Among Friends in a New Land : Refugees: Vietnamese who arrive here without relatives to welcome them find a home waiting for them and countrymen who understand their plight.
SANTA ANA — Outside an apartment on Silver Drive hangs a red banner with white Vietnamese words welcoming former political prisoners and their families.
Inside, five families share four bedrooms, with a mattress in the living room accommodating the fifth family. The garage next door houses four desks, a printer and a portable tray containing a tea set.
The apartment is headquarters for the Vietnam Political Detainees Mutual Assn., which sponsors released political prisoners and their families and resettles them in Orange County. The group’s 60 members, most of whom also are former political detainees, work in the garage and maintain the apartment as temporary quarters for newcomers.
“We also keep track of their morale, and encourage them to find jobs as soon as possible and adapt quickly to society here,” said 61-year-old Thu Duong, head of the group’s Committee to Support Political Prisoners.
Duong, a former South Vietnamese colonel who was detained for five years in re-education camps after the communists took over in 1975, was reunited with his family in San Clemente in December, 1989. That was five months after the United States and Vietnam signed an accord to allow political prisoners released from re-education camps to leave for resettlement in the United States.
The bulk of the political prisoners are former South Vietnamese military officers and government officials.
As of June, 4,852 released detainees and their 17,697 family members have arrived in the United States, according to the Bureau for Refugee Program of the State Department. About 1,340 of them have settled in California, and 422 of them are in Orange County, according to the federal Department of Health and Human Services. State statistics for the family members of detainees are not available.

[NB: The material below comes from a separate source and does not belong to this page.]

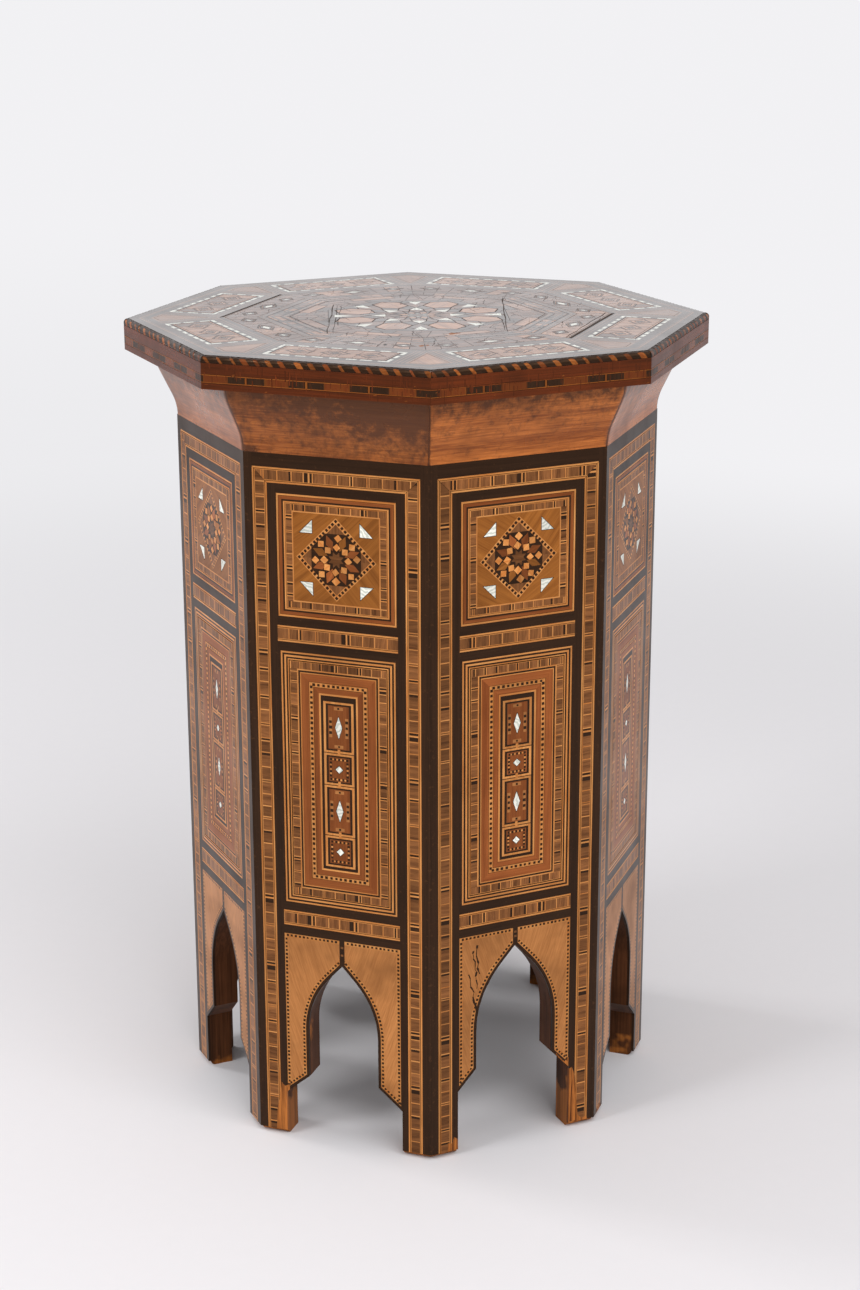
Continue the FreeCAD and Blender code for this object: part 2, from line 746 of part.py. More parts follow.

There are still about 100,000 people--former prisoners and families--on the waiting list to enter this country, said Pamela Lewis, a bureau official.
Most of the former detainees were sponsored by relatives or friends living in the United States. But realizing that those who do not have connections here faced difficulty in leaving Vietnam, the detainees association was formed a month after the political prisoners agreement was signed, said Hau Nguyen, the group’s 62-year-old chairman.
The organization has sponsored about 400 of the former prisoners, Nguyen said. Fifty-five of them, along with 301 family members, have settled in the United States, and about 60% of them came to Southern California.
They first stayed with the group’s members until the families could help themselves. But so many of them were coming and they had so many needs, ranging from material to spiritual support, that it was necessary to create a halfway house, Nguyen said. Members said they pooled about $2,000, and in March rented the dwelling, which now houses 29 people.
Each family stays at the halfway house about a month, Duong said. From the airport, the new family is taken to the apartment, and their first dinner there is an occasion to celebrate.
“Everyone--families already at the house and several association members--sit down together for the first dinner,” Duong said. “It creates an intimate atmosphere where we can tell them about life here and answer their questions like one family member to another.”
On Wednesday, while the wives worked together to prepare the evening meal at the apartment, the new arrivals said having people from their homeland greet them at a huge airport in a strange country helped ease some of their bewilderment.
“I was like one who was living on the moon and fell to Earth,” said Phu Duc Nguyen, 49, a former chief battalion commander not related to the group’s chairman. “I never thought I could be living in the United States some day. . . . The reception was very warm and encouraging.”
He was detained for seven years in a re-education camp. Since the accord was signed, Vietnamese government officials have closed all but four of an estimated 200 camps and there are about 1,000 political prisoners still being held, newcomers report.
But the first secretary of the Permanent Mission of the Socialist Republic of Vietnam to the United Nations, Pham Que, said there are less than 100 people still in re-education camps. He said he does not know how many camps remain. It is estimated that 100,000 people have been detained at the camps since 1975, he said.
Doug Pike, director of Indochina studies at UC Berkeley, said that number is closer to 1 million. Now, about 100 are left in less than five camps, said Pike, who returned last week from a research trip to Vietnam.
Whether they have been released from the re-education camps or not, those without relatives or friends here continue to apply to be sponsored by the detainees association, chairman Hau Nguyen said. The group receives about 15 requests a month.
The paperwork to process them adds to the expenses of the halfway house, which the organization already is struggling to meet. Each month, the association spends $1,025 on rent, close to $200 on utilities, $300 on household products and about $400 on office supplies, he said.
“We realize it’s a risky venture to rent this house,” Hau Nguyen said. “But if we didn’t, there would be no place for them to stay.”
The load has been shared somewhat by donors who send money--some from as far away as Philadelphia, members said. Others come with food, furniture and clothing. In the garage-turned-headquarters Wednesday, there were a dozen bags of rice, several bottles of fish sauce--a staple in Vietnamese cooking--and boxes of instant noodles donated by those in the Vietnamese community.
But in May, with $700 left in the treasury, association members thought it was time for a fund-raiser.
The group will sponsor a Vietnamese opera at 7:30 p.m. Saturday at the Church of the Nazarene in Westminster. Admission is $15.